No declaration against a company registered under the Companies Act and not set up under any statute or having any public duties and responsibilities to perform under such a statute could be issued in writ proceedings in respect of an agreement which has essentially of a private character between it and its workmen. The High Court, therefore, was in error in granting the said declaration.

13.2 To deal with the judgement of the Hon'ble Supreme Court in the case of Anadi Mukta (Supra), Mr. Nanavati has submitted that this was a case where a public trust, running educational institution affiliated to the Gujarat University, had decided to close down the college terminating the services of the employees and did not pay terminal benefits payable in terms of directions issued by the Gujarat University to all affiliated colleges. He has further submitted that there was no challenge to termination of service. And the relief prayed was for payment of terminal benefits in terms of the resolution an directions of the University and in the background of the aforesaid facts, the Hon'ble Supreme Court examined the issue of maintainability of the petition under Article 226 of the Constitution of India. He has further submitted that on the issue of maintainability after noting the judgement of the Hon'ble Supreme Court in the case of Vaishya Degree (Supra and Dipakkumar Biswah (Supra), the Hon'ble Supreme Court in para 14 has observed as under;

But here the facts are quite different and, therefore, we need not go thus far. There is no plea for specific performance of contractual service. The respondents are not seeking a declaration that they be continued in service. They are not asking for mandamus to put them back into the college. They are claiming only the terminal benefits and arrears of salary payable to them. The question is whether the trust can be compelled to pay by a writ of mandamus?

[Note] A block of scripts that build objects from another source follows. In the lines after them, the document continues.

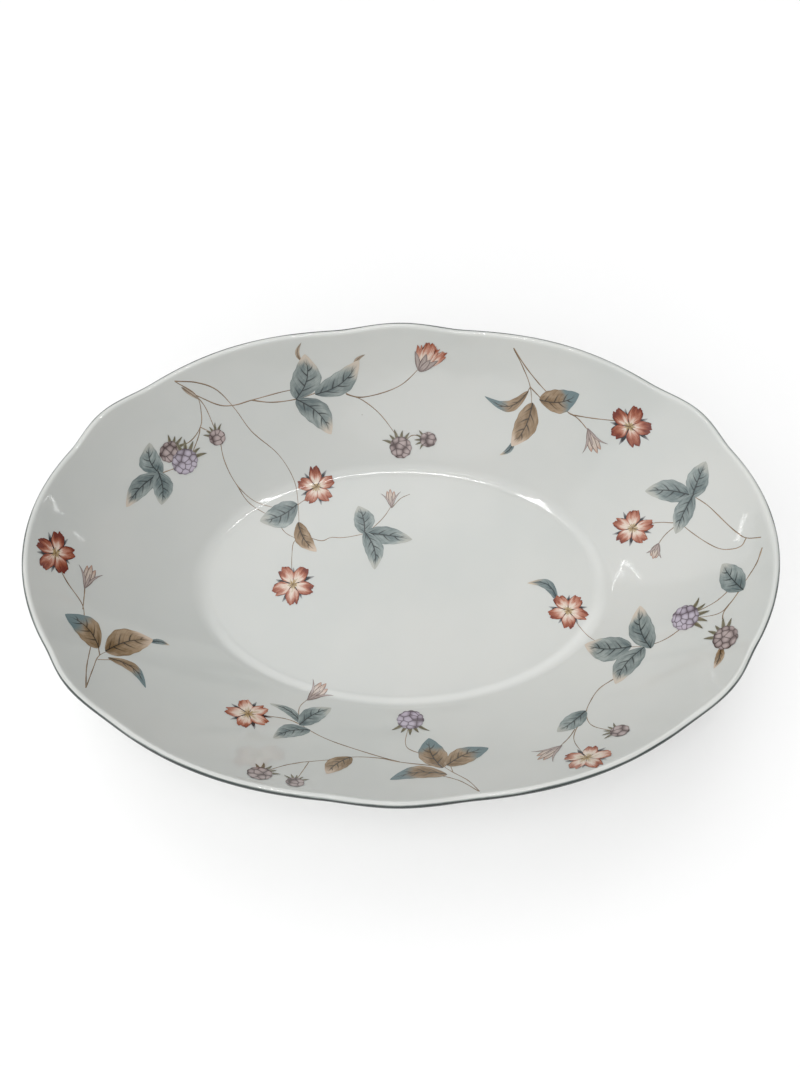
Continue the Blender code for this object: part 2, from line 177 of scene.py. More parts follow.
def inside(angle, slope_degrees):
    """Returns points of the inside wall at one slope, for an array of plan angles."""
    out, up = section(slope_degrees)
    plain = wall_top(angle, False)
    top = plain + (wall_top(angle, True) - plain) * out ** FLUTE_FADE
    foot = np.stack([FLOOR_HALF_LENGTH * np.cos(angle), FLOOR_HALF_WIDTH * np.sin(angle)], axis=-1)
    flat = foot + (top[..., :2] - foot) * out
    height = FLOOR_Z + (top[..., 2] - FLOOR_Z) * up
    return np.concatenate([flat, height[..., None]], axis=-1)


def wall_frame(angle, slope_degrees):
    """Returns the wall's outward normals and its upward tangents."""
    low = max(slope_degrees - SLOPE_STEP, 0.0)
    high = min(slope_degrees + SLOPE_STEP, LIP_SLOPE)
    around = inside(angle + AROUND_STEP, slope_degrees) - inside(angle - AROUND_STEP, slope_degrees)
    upward = unit(inside(angle, high) - inside(angle, low))
    return unit(np.cross(around, upward)), upward


def outside(angle, slope_degrees):
    """Returns points of the outside wall, opposite the inside."""
    thickness = FLOOR_THICKNESS + (2.0 * LIP_RADIUS - FLOOR_THICKNESS) * section(slope_degrees)[0]
    return inside(angle, slope_degrees) + wall_frame(angle, slope_degrees)[0] * thickness


def lip(angle, turn_degrees, clearance=0.0):
    """Returns points round the lip, from its inside edge at 0 degrees to its outside edge at 180."""
    normal, upward = wall_frame(angle, LIP_SLOPE)
    turn = np.radians(turn_degrees)
    turn = turn[..., None] if isinstance(turn_degrees, np.ndarray) else turn
    radius = LIP_RADIUS + clearance
    centre = inside(angle, LIP_SLOPE) + normal * LIP_RADIUS
    return centre + (upward * np.sin(turn) - normal * np.cos(turn)) * radius


def foot(angle, inset, height):
    """Returns points of the foot, set in from its outer top edge."""
    outward = unit(np.stack([FOOT_HALF_WIDTH * np.cos(angle), FOOT_HALF_LENGTH * np.sin(angle)], axis=-1))
    edge = np.stack([FOOT_HALF_LENGTH * np.cos(angle), FOOT_HALF_WIDTH * np.sin(angle)], axis=-1)
    return np.concatenate([edge - outward * inset, np.full(angle.shape + (1,), height)], axis=-1)


def flank_inset(height):
    """Returns how far the foot's flank leans in at a height."""
    return FOOT_TAPER * (FOOT_HEIGHT - height) / (FOOT_HEIGHT - FOOT_TAPER)


def shrunk(ring, share):
    """Scales a flat ring in plan."""
    return ring * (share, share, 1.0)


def inner_inset(height):
    """Returns how far in the foot's inner face is at a height."""
    return FOOT_INNER + INNER_LEAN * height


def flare(angle, start):
    """Returns rings that curve from the outside wall's own tangent down to the foot's flank."""
    tangent = unit(start - outside(angle, FLARE_SLOPE + 1.0))
    end = foot(angle, flank_inset(FLARE_START), FLARE_START)
    away = np.linalg.norm((start - end)[:, :2], axis=-1, keepdims=True)
    run = np.linalg.norm(tangent[:, :2], axis=-1, keepdims=True)
    corner = start + tangent * away / run * FLARE_FULLNESS
    rings = []
    for share in np.linspace(0.0, 1.0, FLARE_RINGS)[1:]:
        rings.append(start * (1 - share) ** 2 + corner * 2 * share * (1 - share) + end * share ** 2)
    return rings


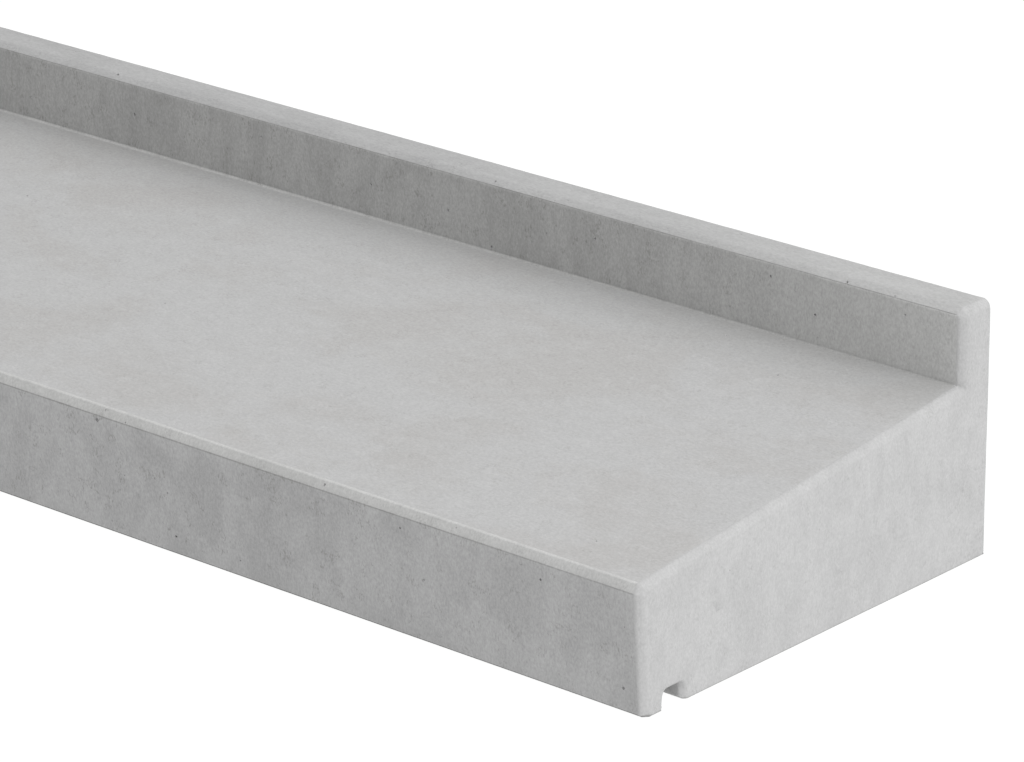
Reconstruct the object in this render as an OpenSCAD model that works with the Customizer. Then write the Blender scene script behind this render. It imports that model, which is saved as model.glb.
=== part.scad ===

13.3 Mr. Nanavati has submitted that so far as the petition challenging the termination of service is concerned, the Hon'ble Supreme Court has clearly held against the maintainability of the petition. He has further submitted that the construing term authority and maintainability of the petition, the Hon'ble Supreme Court has observed that petition under Article 226 may lie against any other person or body performing pubic duty. Mr. Nanavati submitted that the duty must be judged in light of the positive obligation or owed by a person or authority to the affected party and no matter by what means the duty is imposed, if positive obligation exists, mandamus cannot be denied. If public duty is not imposed by statute, but by charter, common law, custom or een contract, petition can lie for the performance of such public duty. Thus, according to Mr. Nanavati, the petition is maintainable for the purpose of public duty owed by the person against whom the performance is prayed by the petition by a person who has a right to demand performance of such public duty and in the present case the petitioner has failed to establish any such legal right as distinguished from a contractual right, in himself and a corresponding public duty on the part of IRMA to continue him in service.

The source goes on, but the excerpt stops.